When Jager discovered that the colonists were behind Barend’s attacks on him, he decided to visit the Colony. In January 1799, he and 100 of his men raided deep into the Hantam, north of Calvinia, where they killed a farmer named Jacobus Engelbrecht, a Baster named Titus and two slaves, before carrying off 3700 sheep and goats, 446 head of cattle, eight horses, two wagons and three muskets. The commando sent after them failed and the (by then British) Governor at the Cape, General Dundas, in order to allay the fears of the farmers in the Roggeveld, stationed a squadron of dragoons in the vicinity until the alarm had died down.

Cornelis and his son Adam Kok II had managed to cope with the Afrikaners until the spring of 1798, when they had suffered heavy losses. Cornelis had then gone to see the landdrost at Stellenbosch to ask for Government assistance, but the financial and manpower resources of the Colony had been too extended for any of either to be diverted to dealing with the bandits. Five months after his raid into the Hantam, however, Jager began making peace overtures to the colonial authorities. In June 1799 he sent one of his men, Kobus Booy, to Stellenbosch to ask for a pardon. General Dundas refused a pardon and instead put a price of £100 on Jager’s head and sent another unsuccessful commando to capture him.

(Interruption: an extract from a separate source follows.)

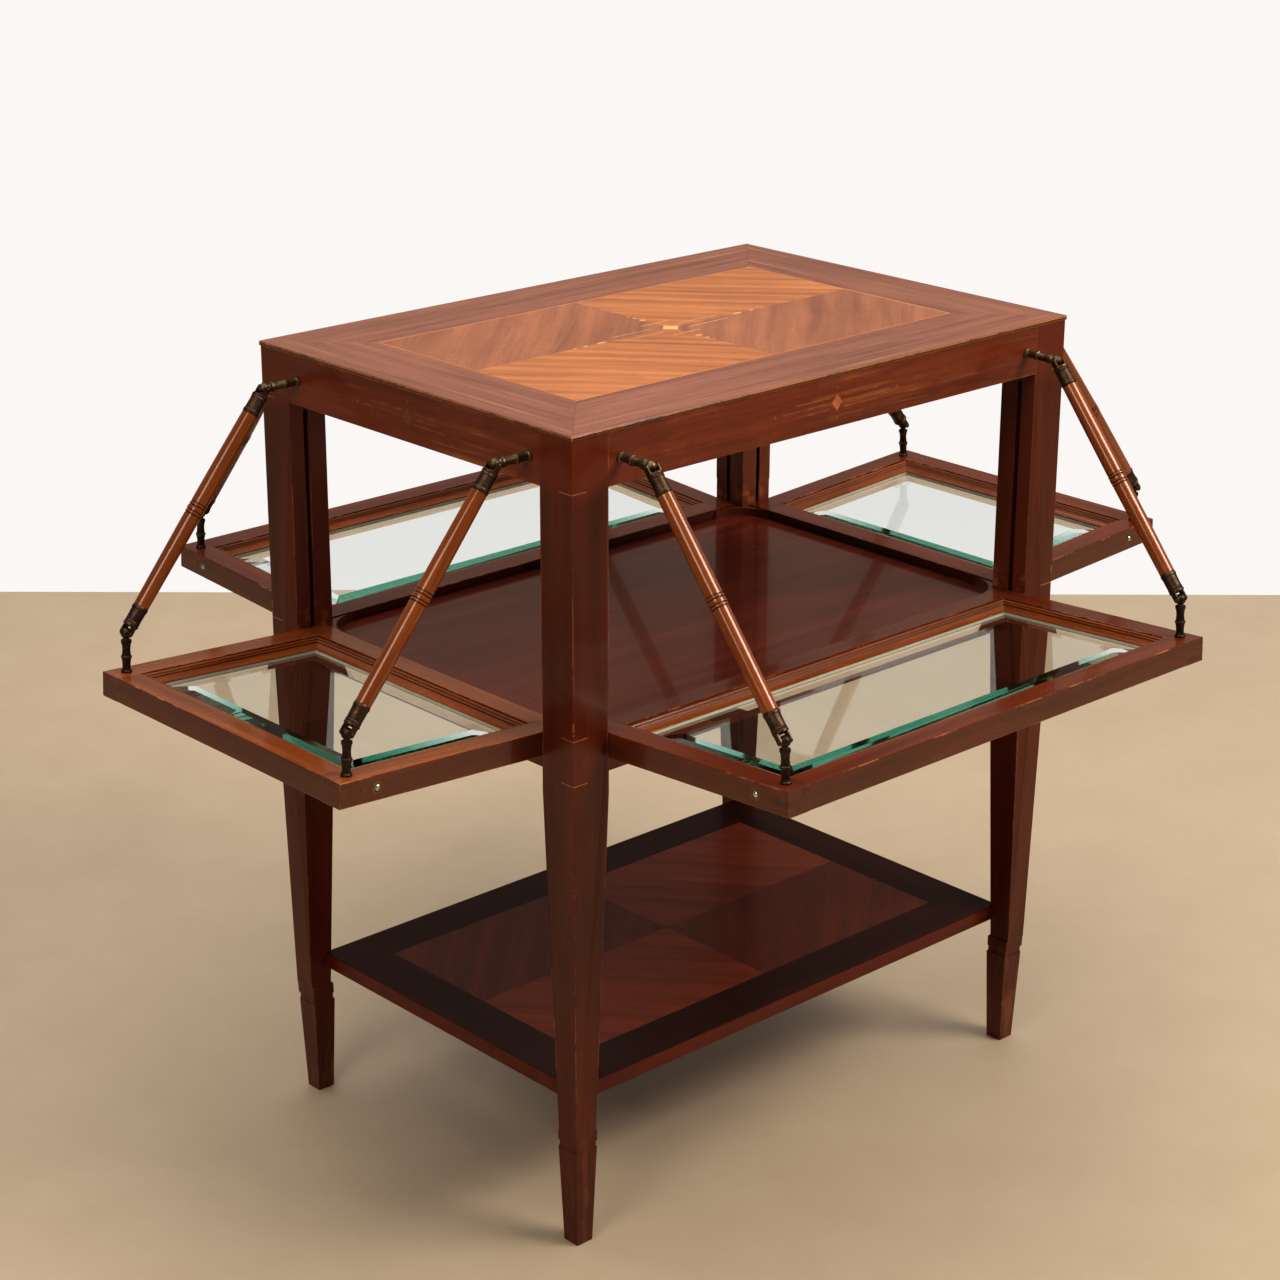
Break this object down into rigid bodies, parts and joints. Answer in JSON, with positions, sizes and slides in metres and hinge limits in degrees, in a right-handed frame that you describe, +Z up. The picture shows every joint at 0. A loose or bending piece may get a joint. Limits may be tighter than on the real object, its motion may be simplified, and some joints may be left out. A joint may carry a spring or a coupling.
{
  "type": "tabletop display case",
  "caption": "Rectangular display tea table: legs, inlaid top, middle and lower shelves, and rising glazed flaps on turned stays round the middle tier.",
  "frame": {"origin": "centre of the footprint, on the floor", "axes": "+Z up, X along the long side, Y across the depth"},
  "size_m": [1.0478, 0.8548, 0.762],
  "materials": {
    "mahogany": "polished, varnished",
    "mahogany_dark": "polished, varnished",
    "veneer": "quarter-matched veneer, varnished",
    "veneer_dark": "mitred border and quartered field, varnished",
    "border_veneer": "mitred veneer border, grain along the edge, faded",
    "inlay": "pale stringing, varnished",
    "secondary_wood": "plain softwood",
    "lacquered_wood": "turned, high gloss lacquer",
    "brass": "turned, dark patina",
    "steel": "polished",
    "glass": "bevelled plate, green edges"
  },
  "bodies": {
    "case": {"top_board": "mahogany_dark", "top_border_veneers": "border_veneer", "top_field_veneers": "veneer", "top_lines_and_motif": "inlay", "leg_front_left": "mahogany", "leg_front_right": "mahogany", "leg_back_right": "mahogany", "leg_back_left": "mahogany", "aprons_long": "mahogany", "aprons_side": "mahogany", "case_inlay": "inlay", "apron_studs": "brass", "frieze_blocks": "secondary_wood", "frieze_screws": "steel", "shelf_board": "mahogany_dark", "shelf_rails": "mahogany", "shelf_corner_fillers": "mahogany", "lower_shelf_board": "mahogany_dark", "lower_shelf_veneers": "veneer_dark"},
    "pins_front": {"pivot_pins_front": "brass"},
    "flap_front": {"flap_front_frame": "mahogany", "flap_front_beads": "mahogany", "flap_front_glass": "glass", "flap_front_studs": "brass", "flap_front_catches": "brass"},
    "stays_front": {"stay_rods_front": "lacquered_wood", "stay_ferrules_front": "brass"},
    "catch_ball_front_a": {"catch_ball_front_a": "steel"},
    "catch_ball_front_b": {"catch_ball_front_b": "steel"},
    "pins_right": {"pivot_pins_right": "brass"},
    "flap_right": {"flap_right_frame": "mahogany", "flap_right_beads": "mahogany", "flap_right_glass": "glass", "flap_right_studs": "brass", "flap_right_catches": "brass"},
    "stays_right": {"stay_rods_right": "lacquered_wood", "stay_ferrules_right": "brass"},
    "catch_ball_right_a": {"catch_ball_right_a": "steel"},
    "catch_ball_right_b": {"catch_ball_right_b": "steel"},
    "pins_back": {"pivot_pins_back": "brass"},
    "flap_back": {"flap_back_frame": "mahogany", "flap_back_beads": "mahogany", "flap_back_glass": "glass", "flap_back_studs": "brass", "flap_back_catches": "brass"},
    "stays_back": {"stay_rods_back": "lacquered_wood", "stay_ferrules_back": "brass"},
    "catch_ball_back_a": {"catch_ball_back_a": "steel"},
    "catch_ball_back_b": {"catch_ball_back_b": "steel"},
    "pins_left": {"pivot_pins_left": "brass"},
    "flap_left": {"flap_left_frame": "mahogany", "flap_left_beads": "mahogany", "flap_left_glass": "glass", "flap_left_studs": "brass", "flap_left_catches": "brass"},
    "stays_left": {"stay_rods_left": "lacquered_wood", "stay_ferrules_left": "brass"},
    "catch_ball_left_a": {"catch_ball_left_a": "steel"},
    "catch_ball_left_b": {"catch_ball_left_b": "steel"}
  },
  "joints": [
    {"name": "rise_front", "type": "slide", "parent": "case", "child": "pins_front", "axis": [0, 0, 1], "range_m": [0, 0.2184]},
    {"name": "fold_front", "type": "hinge", "parent": "pins_front", "child": "flap_front", "pos_m": [0, -0.196, 0.4814], "axis": [1, 0, 0], "range_deg": [0, 93.3]},
    {"name": "swing_front", "type": "hinge", "parent": "case", "child": "stays_front", "pos_m": [0, -0.25, 0.7343], "axis": [1, 0, 0], "range_deg": [0, 40.81]},
    {"name": "click_front_a", "type": "slide", "parent": "flap_front", "child": "catch_ball_front_a", "axis": [1, 0, 0], "range_m": [0, 0.0011], "stiffness_N_per_m": 1500, "springref_m": -0.0015},
    {"name": "click_front_b", "type": "slide", "parent": "flap_front", "child": "catch_ball_front_b", "axis": [-1, 0, 0], "range_m": [0, 0.0011], "stiffness_N_per_m": 1500, "springref_m": -0.0015},
    {"name": "rise_right", "type": "slide", "parent": "case", "child": "pins_right", "axis": [0, 0, 1], "range_m": [0, 0.2184]},
    {"name": "fold_right", "type": "hinge", "parent": "pins_right", "child": "flap_right", "pos_m": [0.2925, 0, 0.4814], "axis": [0, 1, 0], "range_deg": [0, 93.3]},
    {"name": "swing_right", "type": "hinge", "parent": "case", "child": "stays_right", "pos_m": [0.3465, 0, 0.7343], "axis": [0, 1, 0], "range_deg": [0, 40.81]},
    {"name": "click_right_a", "type": "slide", "parent": "flap_right", "child": "catch_ball_right_a", "axis": [0, 1, 0], "range_m": [0, 0.0011], "stiffness_N_per_m": 1500, "springref_m": -0.0015},
    {"name": "click_right_b", "type": "slide", "parent": "flap_right", "child": "catch_ball_right_b", "axis": [0, -1, 0], "range_m": [0, 0.0011], "stiffness_N_per_m": 1500, "springref_m": -0.0015},
    {"name": "rise_back", "type": "slide", "parent": "case", "child": "pins_back", "axis": [0, 0, 1], "range_m": [0, 0.2184]},
    {"name": "fold_back", "type": "hinge", "parent": "pins_back", "child": "flap_back", "pos_m": [0, 0.196, 0.4814], "axis": [-1, 0, 0], "range_deg": [0, 93.3]},
    {"name": "swing_back", "type": "hinge", "parent": "case", "child": "stays_back", "pos_m": [0, 0.25, 0.7343], "axis": [-1, 0, 0], "range_deg": [0, 40.81]},
    {"name": "click_back_a", "type": "slide", "parent": "flap_back", "child": "catch_ball_back_a", "axis": [-1, 0, 0], "range_m": [0, 0.0011], "stiffness_N_per_m": 1500, "springref_m": -0.0015},
    {"name": "click_back_b", "type": "slide", "parent": "flap_back", "child": "catch_ball_back_b", "axis": [1, 0, 0], "range_m": [0, 0.0011], "stiffness_N_per_m": 1500, "springref_m": -0.0015},
    {"name": "rise_left", "type": "slide", "parent": "case", "child": "pins_left", "axis": [0, 0, 1], "range_m": [0, 0.2184]},
    {"name": "fold_left", "type": "hinge", "parent": "pins_left", "child": "flap_left", "pos_m": [-0.2925, 0, 0.4814], "axis": [0, -1, 0], "range_deg": [0, 93.3]},
    {"name": "swing_left", "type": "hinge", "parent": "case", "child": "stays_left", "pos_m": [-0.3465, 0, 0.7343], "axis": [0, -1, 0], "range_deg": [0, 40.81]},
    {"name": "click_left_a", "type": "slide", "parent": "flap_left", "child": "catch_ball_left_a", "axis": [0, -1, 0], "range_m": [0, 0.0011], "stiffness_N_per_m": 1500, "springref_m": -0.0015},
    {"name": "click_left_b", "type": "slide", "parent": "flap_left", "child": "catch_ball_left_b", "axis": [0, 1, 0], "range_m": [0, 0.0011], "stiffness_N_per_m": 1500, "springref_m": -0.0015}
  ],
  "couplings": [
    {"joint": "rise_front", "follows": "fold_front", "m_per_rad": 0.13412},
    {"joint": "swing_front", "follows": "fold_front", "ratio": 0.43744},
    {"joint": "rise_right", "follows": "fold_right", "m_per_rad": 0.13412},
    {"joint": "swing_right", "follows": "fold_right", "ratio": 0.43744},
    {"joint": "rise_back", "follows": "fold_back", "m_per_rad": 0.13412},
    {"joint": "swing_back", "follows": "fold_back", "ratio": 0.43744},
    {"joint": "rise_left", "follows": "fold_left", "m_per_rad": 0.13412},
    {"joint": "swing_left", "follows": "fold_left", "ratio": 0.43744}
  ]
}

In November the following year, Jager again sent Kobus Booy to Cape Town. Sir George Younge, who meanwhile had taken over as Governor, was better disposed towards a peaceful settlement and was prepared to bury the past. He sent Jager and his brothers a safe-conduct valid for six months so that they could come to Cape Town to discuss peace terms and even made them a present of the farm Klipfontein in Little Namaqualand, to prove to the bandits that he wanted to provide them with an honest alternative means of supporting themselves. The real purpose behind Kobus Booy’s visits to Cape Town, however, seems to have been to acquire fresh supplies of ammunition, because Jager refused Sir George’s offer and continued raiding the tribes to the north.

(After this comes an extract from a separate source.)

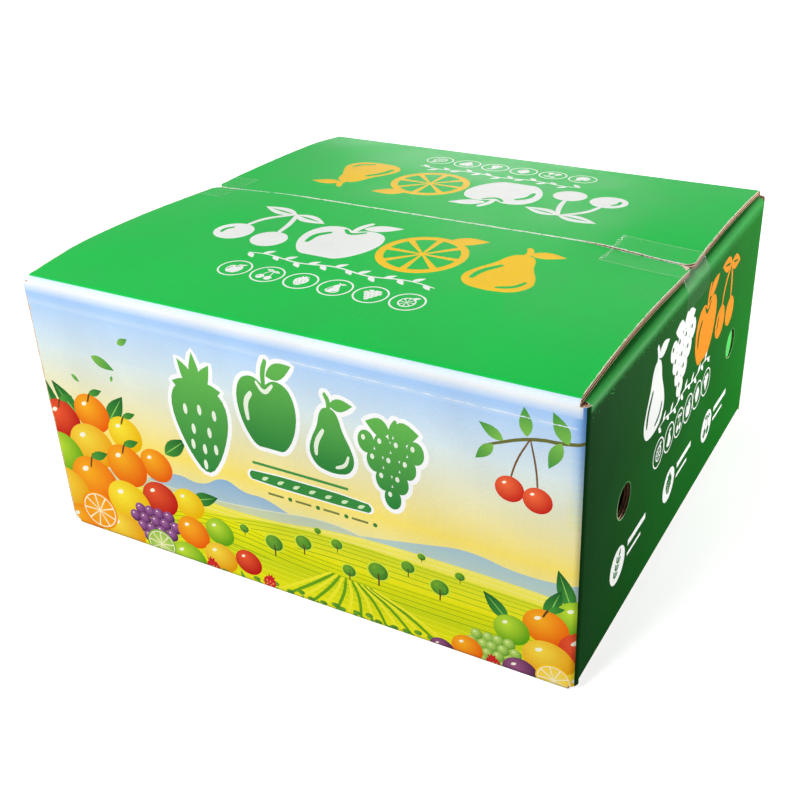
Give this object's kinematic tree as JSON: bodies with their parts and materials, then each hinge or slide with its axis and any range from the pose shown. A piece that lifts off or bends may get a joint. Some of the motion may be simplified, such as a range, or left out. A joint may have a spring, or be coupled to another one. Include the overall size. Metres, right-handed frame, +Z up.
{
  "type": "fruit carton with dividers",
  "caption": "Closed, taped and printed double-wall fruit carton with vent holes and interlocking slotted dividers inside.",
  "frame": {"origin": "middle of the underside, where the bottom tape meets the floor", "axes": "+X along the picture panel to the right end wall, +Y from the picture panel to the back, +Z up"},
  "size_m": [0.4002, 0.38, 0.2061],
  "materials": {
    "printed_board": "satin",
    "clear_tape": "gloss",
    "divider_board": "matte"
  },
  "bodies": {
    "root": {"carton": "printed_board", "top_tape_right": "clear_tape", "top_tape_left": "clear_tape", "bottom_tape": "clear_tape", "long_divider_front": "divider_board", "long_divider_middle": "divider_board", "long_divider_rear": "divider_board", "cross_divider_left": "divider_board", "cross_divider_middle": "divider_board", "cross_divider_right": "divider_board"}
  },
  "joints": []
}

Relations with the Colony did improve temporarily, however, to the extent that Jager was asked by the landdrost at Stellenbosch to put a stop to the activities of a renegade white farmer who, with his Baster attendants, was plundering the people of the interior. Jager approached the man’s stronghold, not mounted on a horse for war, but on an ox, in an effort to persuade him to leave that part of the country, but as soon as the farmer saw Jager approaching, he raised his long roer (gun) and put two shots into Jager’s shoulder. Jager’s men returned his fire and the farmer, knowing they were deadly shots, allowed them to withdraw.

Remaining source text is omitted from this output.